**TASK GOAL**
Quote verbatim everything from the line containing "slats = slat_heights()" down to the line containing "for node in", with both of those lines included and no others.

========================================

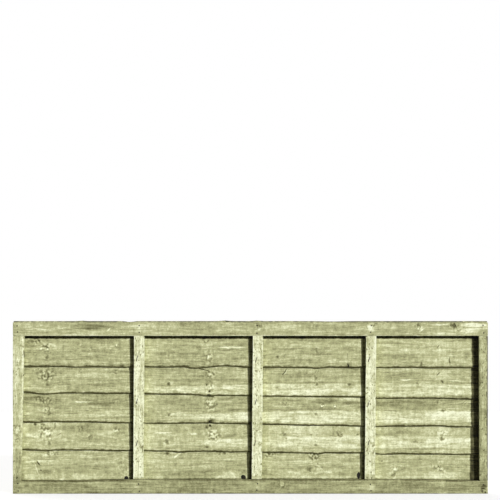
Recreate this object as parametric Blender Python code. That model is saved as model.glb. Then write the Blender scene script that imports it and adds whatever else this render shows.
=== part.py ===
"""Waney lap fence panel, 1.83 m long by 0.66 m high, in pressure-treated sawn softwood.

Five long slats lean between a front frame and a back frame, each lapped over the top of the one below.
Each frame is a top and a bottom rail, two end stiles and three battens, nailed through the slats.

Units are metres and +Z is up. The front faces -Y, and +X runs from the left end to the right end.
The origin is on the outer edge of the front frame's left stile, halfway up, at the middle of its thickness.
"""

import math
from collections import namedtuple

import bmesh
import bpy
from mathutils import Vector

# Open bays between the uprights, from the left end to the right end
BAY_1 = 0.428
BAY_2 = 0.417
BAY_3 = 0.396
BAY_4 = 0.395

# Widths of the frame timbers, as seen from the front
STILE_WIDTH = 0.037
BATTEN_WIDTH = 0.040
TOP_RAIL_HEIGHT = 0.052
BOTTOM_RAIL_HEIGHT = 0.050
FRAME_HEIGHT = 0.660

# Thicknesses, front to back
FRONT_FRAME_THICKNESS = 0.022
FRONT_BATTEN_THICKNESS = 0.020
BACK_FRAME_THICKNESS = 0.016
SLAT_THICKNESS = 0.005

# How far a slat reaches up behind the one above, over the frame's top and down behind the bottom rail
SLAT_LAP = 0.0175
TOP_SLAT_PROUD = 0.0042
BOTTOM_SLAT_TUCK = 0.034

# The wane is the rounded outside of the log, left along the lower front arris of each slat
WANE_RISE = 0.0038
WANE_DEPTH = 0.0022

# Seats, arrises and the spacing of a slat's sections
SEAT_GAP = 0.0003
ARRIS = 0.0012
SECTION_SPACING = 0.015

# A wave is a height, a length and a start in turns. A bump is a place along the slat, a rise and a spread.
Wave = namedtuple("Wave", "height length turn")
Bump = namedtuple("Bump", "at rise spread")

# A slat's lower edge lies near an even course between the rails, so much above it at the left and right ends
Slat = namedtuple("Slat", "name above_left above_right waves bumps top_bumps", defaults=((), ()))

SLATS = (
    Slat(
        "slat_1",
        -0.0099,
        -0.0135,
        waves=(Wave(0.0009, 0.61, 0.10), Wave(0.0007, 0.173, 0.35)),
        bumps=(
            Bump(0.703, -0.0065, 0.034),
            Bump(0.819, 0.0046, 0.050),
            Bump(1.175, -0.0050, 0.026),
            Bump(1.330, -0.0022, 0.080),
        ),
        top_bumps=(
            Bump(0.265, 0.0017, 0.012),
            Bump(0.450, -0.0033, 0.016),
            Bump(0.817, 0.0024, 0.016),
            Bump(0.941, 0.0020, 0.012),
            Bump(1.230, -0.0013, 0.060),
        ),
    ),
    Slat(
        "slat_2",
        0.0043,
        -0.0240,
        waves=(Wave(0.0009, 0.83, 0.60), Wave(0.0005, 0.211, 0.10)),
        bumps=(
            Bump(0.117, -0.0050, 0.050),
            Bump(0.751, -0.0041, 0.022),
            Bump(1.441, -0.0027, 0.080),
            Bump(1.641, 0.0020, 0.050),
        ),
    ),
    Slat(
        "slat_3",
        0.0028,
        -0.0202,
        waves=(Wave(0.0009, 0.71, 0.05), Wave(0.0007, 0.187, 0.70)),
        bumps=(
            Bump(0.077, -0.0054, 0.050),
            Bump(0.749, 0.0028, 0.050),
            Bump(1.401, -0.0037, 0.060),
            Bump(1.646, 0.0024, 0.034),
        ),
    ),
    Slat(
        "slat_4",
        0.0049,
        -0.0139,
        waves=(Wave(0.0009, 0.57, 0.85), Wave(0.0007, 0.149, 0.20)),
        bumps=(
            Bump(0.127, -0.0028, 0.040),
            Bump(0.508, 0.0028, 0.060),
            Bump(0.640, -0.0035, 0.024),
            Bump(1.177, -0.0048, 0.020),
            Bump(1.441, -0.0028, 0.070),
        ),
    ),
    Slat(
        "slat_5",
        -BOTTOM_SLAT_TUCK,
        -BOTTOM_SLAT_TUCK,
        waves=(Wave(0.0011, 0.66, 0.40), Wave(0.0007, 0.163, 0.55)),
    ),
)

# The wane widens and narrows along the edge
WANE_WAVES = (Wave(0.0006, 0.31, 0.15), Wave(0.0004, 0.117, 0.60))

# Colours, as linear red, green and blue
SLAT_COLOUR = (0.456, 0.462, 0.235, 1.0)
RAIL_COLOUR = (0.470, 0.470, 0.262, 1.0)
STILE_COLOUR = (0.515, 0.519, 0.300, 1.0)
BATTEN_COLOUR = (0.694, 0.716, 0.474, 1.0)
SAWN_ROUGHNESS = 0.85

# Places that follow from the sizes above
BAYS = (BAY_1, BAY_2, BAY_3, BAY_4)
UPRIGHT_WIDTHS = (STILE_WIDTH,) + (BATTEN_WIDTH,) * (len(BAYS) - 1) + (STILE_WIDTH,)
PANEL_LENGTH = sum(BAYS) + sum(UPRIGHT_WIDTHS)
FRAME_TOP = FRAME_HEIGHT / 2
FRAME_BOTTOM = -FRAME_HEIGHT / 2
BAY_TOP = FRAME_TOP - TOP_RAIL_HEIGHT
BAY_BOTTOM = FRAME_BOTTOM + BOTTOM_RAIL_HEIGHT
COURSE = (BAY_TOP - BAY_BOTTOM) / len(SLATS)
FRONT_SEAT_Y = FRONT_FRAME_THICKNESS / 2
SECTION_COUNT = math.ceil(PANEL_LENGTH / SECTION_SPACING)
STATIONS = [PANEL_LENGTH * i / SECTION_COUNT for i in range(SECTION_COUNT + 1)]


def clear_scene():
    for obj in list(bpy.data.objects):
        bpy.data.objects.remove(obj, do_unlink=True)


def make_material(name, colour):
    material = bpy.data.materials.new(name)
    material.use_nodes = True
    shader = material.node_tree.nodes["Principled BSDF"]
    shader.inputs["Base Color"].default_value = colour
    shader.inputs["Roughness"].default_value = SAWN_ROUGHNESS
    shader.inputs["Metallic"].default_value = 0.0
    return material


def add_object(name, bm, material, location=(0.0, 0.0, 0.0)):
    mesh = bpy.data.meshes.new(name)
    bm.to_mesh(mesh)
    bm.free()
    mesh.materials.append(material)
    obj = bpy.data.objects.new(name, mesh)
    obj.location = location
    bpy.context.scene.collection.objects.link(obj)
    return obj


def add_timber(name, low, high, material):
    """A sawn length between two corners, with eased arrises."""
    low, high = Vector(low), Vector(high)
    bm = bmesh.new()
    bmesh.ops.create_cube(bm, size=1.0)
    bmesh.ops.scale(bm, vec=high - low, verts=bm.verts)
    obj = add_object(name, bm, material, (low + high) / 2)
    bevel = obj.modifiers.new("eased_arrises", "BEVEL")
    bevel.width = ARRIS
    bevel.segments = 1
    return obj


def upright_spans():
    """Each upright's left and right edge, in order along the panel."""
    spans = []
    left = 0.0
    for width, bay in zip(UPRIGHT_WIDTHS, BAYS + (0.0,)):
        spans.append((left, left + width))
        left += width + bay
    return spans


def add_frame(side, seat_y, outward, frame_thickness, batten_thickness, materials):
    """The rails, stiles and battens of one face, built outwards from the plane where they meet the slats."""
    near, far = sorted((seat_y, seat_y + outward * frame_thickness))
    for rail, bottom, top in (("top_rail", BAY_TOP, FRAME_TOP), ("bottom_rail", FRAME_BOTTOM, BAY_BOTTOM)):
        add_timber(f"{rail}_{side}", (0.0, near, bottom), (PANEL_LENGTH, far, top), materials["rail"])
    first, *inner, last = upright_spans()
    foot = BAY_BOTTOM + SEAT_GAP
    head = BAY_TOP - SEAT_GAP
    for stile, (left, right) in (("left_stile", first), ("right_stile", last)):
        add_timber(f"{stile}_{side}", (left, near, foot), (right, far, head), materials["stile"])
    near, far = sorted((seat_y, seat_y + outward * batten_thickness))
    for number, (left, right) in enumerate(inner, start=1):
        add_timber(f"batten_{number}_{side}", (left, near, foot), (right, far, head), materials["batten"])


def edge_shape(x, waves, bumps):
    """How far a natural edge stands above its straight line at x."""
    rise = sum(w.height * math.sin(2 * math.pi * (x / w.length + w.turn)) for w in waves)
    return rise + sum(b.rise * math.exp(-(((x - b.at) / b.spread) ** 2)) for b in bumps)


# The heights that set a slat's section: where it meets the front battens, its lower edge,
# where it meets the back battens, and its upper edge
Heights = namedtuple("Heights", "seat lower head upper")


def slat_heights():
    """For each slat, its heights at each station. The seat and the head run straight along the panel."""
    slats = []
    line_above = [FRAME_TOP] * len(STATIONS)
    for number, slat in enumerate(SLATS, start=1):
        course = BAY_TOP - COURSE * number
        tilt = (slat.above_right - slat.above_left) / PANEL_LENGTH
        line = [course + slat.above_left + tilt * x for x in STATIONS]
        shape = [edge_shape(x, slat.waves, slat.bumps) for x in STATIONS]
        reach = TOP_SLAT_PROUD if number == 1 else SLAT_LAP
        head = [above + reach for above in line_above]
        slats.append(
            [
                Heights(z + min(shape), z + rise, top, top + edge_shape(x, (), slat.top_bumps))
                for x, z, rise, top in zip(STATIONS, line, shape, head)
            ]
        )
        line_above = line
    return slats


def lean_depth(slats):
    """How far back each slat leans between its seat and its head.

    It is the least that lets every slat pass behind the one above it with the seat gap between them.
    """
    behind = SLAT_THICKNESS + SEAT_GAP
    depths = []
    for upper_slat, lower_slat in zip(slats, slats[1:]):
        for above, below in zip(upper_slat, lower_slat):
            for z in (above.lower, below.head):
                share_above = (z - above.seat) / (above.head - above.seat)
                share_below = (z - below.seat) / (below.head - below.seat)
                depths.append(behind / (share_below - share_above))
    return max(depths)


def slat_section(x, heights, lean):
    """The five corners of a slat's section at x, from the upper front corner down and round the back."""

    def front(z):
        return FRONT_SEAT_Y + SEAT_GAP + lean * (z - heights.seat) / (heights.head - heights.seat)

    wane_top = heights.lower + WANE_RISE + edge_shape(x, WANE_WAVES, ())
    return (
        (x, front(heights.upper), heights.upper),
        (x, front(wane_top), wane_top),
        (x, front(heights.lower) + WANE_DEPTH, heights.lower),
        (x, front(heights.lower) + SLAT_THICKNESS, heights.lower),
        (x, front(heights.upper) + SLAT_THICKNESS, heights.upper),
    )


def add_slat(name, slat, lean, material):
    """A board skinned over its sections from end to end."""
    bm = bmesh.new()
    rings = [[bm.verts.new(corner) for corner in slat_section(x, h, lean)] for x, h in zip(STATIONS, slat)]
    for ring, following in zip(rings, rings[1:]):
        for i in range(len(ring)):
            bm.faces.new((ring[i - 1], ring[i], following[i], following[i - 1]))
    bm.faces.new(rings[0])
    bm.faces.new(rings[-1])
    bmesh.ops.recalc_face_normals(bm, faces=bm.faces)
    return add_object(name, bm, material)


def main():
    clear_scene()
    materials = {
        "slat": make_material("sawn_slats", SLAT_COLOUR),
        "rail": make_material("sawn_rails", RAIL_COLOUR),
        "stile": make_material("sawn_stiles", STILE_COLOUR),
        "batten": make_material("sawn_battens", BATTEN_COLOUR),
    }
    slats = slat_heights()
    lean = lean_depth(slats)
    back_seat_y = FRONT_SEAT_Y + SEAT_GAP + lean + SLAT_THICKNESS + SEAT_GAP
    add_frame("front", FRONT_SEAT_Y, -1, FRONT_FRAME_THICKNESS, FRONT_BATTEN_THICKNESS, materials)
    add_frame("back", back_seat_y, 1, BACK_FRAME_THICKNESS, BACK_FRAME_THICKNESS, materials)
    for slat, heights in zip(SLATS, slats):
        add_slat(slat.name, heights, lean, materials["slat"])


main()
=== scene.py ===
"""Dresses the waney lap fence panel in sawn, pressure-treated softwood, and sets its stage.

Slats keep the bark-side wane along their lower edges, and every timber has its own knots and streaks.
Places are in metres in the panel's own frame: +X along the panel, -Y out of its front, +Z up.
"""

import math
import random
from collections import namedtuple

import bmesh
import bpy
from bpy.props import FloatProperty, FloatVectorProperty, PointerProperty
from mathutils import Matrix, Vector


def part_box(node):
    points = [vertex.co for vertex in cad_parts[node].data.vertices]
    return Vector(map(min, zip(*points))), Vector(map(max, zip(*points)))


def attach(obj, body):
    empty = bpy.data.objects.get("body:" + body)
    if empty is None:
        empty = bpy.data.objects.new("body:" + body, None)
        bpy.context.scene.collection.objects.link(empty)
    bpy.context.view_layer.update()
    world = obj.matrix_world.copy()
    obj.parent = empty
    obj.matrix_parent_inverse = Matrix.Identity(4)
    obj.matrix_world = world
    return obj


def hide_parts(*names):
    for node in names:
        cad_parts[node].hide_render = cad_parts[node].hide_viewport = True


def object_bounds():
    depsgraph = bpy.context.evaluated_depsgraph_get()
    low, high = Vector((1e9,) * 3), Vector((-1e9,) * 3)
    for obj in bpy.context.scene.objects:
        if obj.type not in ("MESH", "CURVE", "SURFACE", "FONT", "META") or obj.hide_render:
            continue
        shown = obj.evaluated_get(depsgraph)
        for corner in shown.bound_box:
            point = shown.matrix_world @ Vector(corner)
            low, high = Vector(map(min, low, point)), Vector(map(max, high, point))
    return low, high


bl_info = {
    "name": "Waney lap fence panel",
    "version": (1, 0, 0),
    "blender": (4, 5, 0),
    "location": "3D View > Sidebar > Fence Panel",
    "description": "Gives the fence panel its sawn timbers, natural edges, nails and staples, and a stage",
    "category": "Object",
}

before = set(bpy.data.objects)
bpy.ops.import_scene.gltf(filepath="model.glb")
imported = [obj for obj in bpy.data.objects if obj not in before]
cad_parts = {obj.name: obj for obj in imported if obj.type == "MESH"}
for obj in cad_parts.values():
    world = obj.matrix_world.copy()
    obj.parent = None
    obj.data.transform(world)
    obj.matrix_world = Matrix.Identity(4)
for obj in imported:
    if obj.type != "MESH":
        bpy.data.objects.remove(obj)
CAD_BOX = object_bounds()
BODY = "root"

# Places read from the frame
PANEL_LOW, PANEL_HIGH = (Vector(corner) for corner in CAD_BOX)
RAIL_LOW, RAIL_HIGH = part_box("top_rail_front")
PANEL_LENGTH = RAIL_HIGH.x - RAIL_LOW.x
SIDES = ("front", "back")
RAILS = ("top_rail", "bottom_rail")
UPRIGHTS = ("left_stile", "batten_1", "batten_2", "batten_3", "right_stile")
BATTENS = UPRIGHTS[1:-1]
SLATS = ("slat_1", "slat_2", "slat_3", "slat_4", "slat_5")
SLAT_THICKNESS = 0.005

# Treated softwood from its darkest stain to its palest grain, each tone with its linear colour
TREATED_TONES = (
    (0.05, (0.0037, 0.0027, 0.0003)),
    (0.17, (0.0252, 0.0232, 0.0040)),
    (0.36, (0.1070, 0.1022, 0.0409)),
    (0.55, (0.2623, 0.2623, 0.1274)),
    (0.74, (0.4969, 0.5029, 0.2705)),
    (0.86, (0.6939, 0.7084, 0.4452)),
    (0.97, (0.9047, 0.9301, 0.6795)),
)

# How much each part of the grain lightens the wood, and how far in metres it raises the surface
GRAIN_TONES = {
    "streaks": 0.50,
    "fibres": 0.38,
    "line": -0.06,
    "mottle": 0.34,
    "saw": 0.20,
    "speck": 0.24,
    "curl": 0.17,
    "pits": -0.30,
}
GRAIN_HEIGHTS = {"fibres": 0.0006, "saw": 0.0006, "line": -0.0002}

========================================

**TASK RESULT**
    slats = slat_heights()
    lean = lean_depth(slats)
    back_seat_y = FRONT_SEAT_Y + SEAT_GAP + lean + SLAT_THICKNESS + SEAT_GAP
    add_frame("front", FRONT_SEAT_Y, -1, FRONT_FRAME_THICKNESS, FRONT_BATTEN_THICKNESS, materials)
    add_frame("back", back_seat_y, 1, BACK_FRAME_THICKNESS, BACK_FRAME_THICKNESS, materials)
    for slat, heights in zip(SLATS, slats):
        add_slat(slat.name, heights, lean, materials["slat"])


main()
=== scene.py ===
"""Dresses the waney lap fence panel in sawn, pressure-treated softwood, and sets its stage.

Slats keep the bark-side wane along their lower edges, and every timber has its own knots and streaks.
Places are in metres in the panel's own frame: +X along the panel, -Y out of its front, +Z up.
"""

import math
import random
from collections import namedtuple

import bmesh
import bpy
from bpy.props import FloatProperty, FloatVectorProperty, PointerProperty
from mathutils import Matrix, Vector


def part_box(node):
    points = [vertex.co for vertex in cad_parts[node].data.vertices]
    return Vector(map(min, zip(*points))), Vector(map(max, zip(*points)))


def attach(obj, body):
    empty = bpy.data.objects.get("body:" + body)
    if empty is None:
        empty = bpy.data.objects.new("body:" + body, None)
        bpy.context.scene.collection.objects.link(empty)
    bpy.context.view_layer.update()
    world = obj.matrix_world.copy()
    obj.parent = empty
    obj.matrix_parent_inverse = Matrix.Identity(4)
    obj.matrix_world = world
    return obj


def hide_parts(*names):
    for node in names:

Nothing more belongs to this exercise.